== Data shown ==
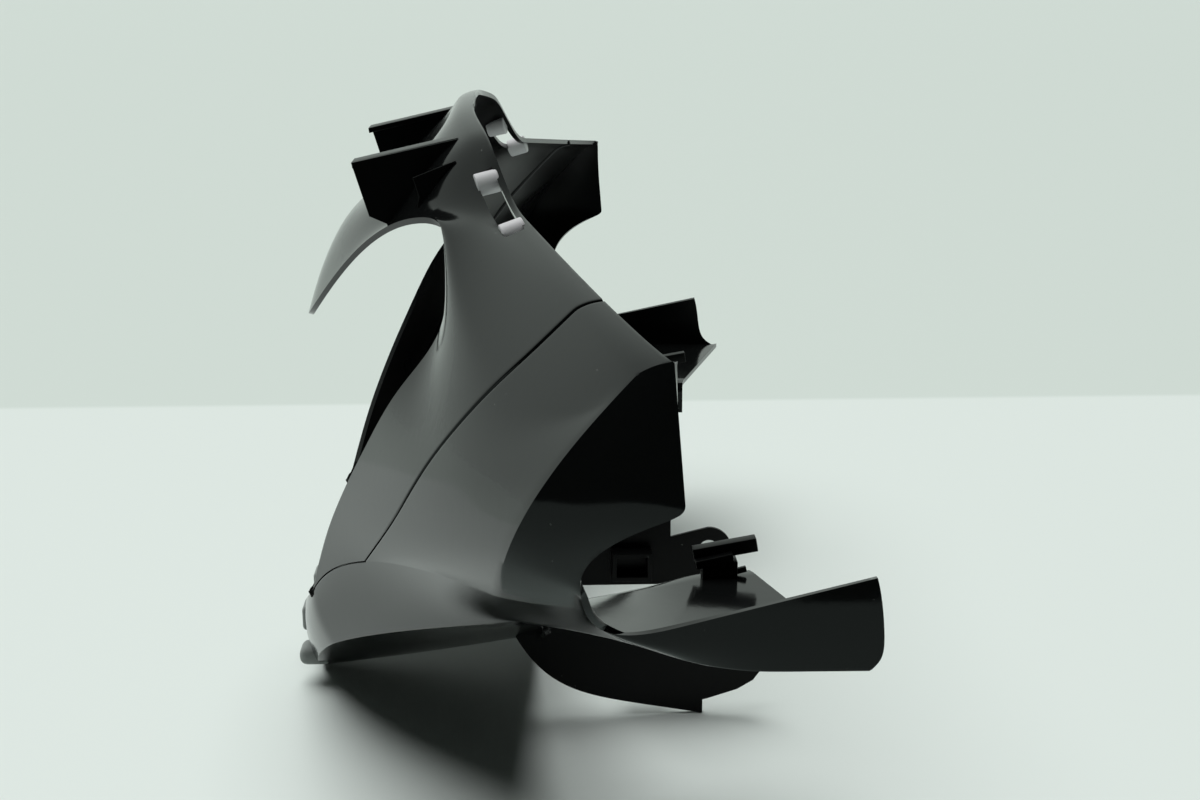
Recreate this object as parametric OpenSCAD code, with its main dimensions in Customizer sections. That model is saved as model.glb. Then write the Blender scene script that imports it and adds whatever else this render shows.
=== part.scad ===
// Scooter handlebar cover: one gloss moulding round a headlight opening.
// Millimetres. +Z up, the scooter's front is -Y, X is across the scooter.
// The sheet is one grid of points: rows run from the top ridge down over
// the face and on under the floor, columns run from the middle line out to
// the arm tip. The skirt plates, ribs and clips are joined to that sheet.

/* [Overall] */
// Half width across the two end faces
half_w = 266; // [240:1:290]
// Height of the top of the hump at the middle line
top_z = 252; // [240:1:264]
// Fall of the hump's top from the middle to its shoulders' start
crown = 5; // [3:0.5:7]
// Height of the shoulders where the hump ends
shoulder_z = 221; // [212:1:230]
// Height of the ridge at the end faces
end_z = 203; // [195:1:210]
// How far forward of the middle the ridge lies at the middle line
ridge_front = 22; // [15:1:30]
// How far the ridge sweeps back from the middle to the ends
ridge_sweep = 59; // [50:1:66]
// How much further forward the hump's flanks lie than the ridge's sweep
hump_lean = 4.5; // [0:0.5:6]
// Where the hump starts to fall
hump_in = 84; // [80:1:90]
// Where the hump has fallen to the shoulder
hump_out = 113; // [108:1:120]
// Width of the flat band along the ridge
band_w = 8; // [6:0.5:11]
// Drop of the band from the ridge to the face
band_drop = 2.5; // [1.5:0.5:4]
// Wall thickness of the moulding
wall = 2.2; // [1.8:0.1:3]

/* [Headlight opening] */
// Height of the visor tip at the middle
visor_z = 159; // [150:1:168]
// How far forward the visor tip reaches
visor_y = 95; // [88:1:99]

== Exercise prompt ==
Beginning at the first line above, repeat exactly until the line containing "to that sheet.", which is included.

== Full answer ==
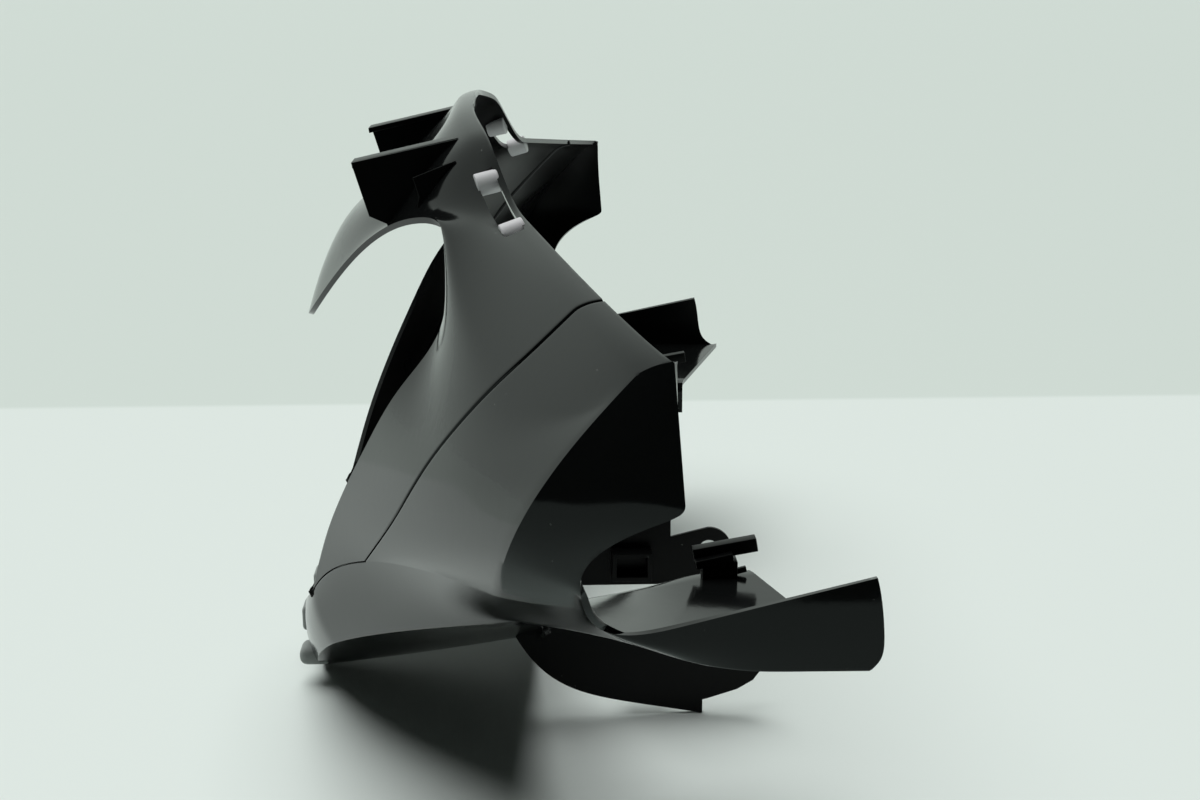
Recreate this object as parametric OpenSCAD code, with its main dimensions in Customizer sections. That model is saved as model.glb. Then write the Blender scene script that imports it and adds whatever else this render shows.
=== part.scad ===
// Scooter handlebar cover: one gloss moulding round a headlight opening.
// Millimetres. +Z up, the scooter's front is -Y, X is across the scooter.
// The sheet is one grid of points: rows run from the top ridge down over
// the face and on under the floor, columns run from the middle line out to
// the arm tip. The skirt plates, ribs and clips are joined to that sheet.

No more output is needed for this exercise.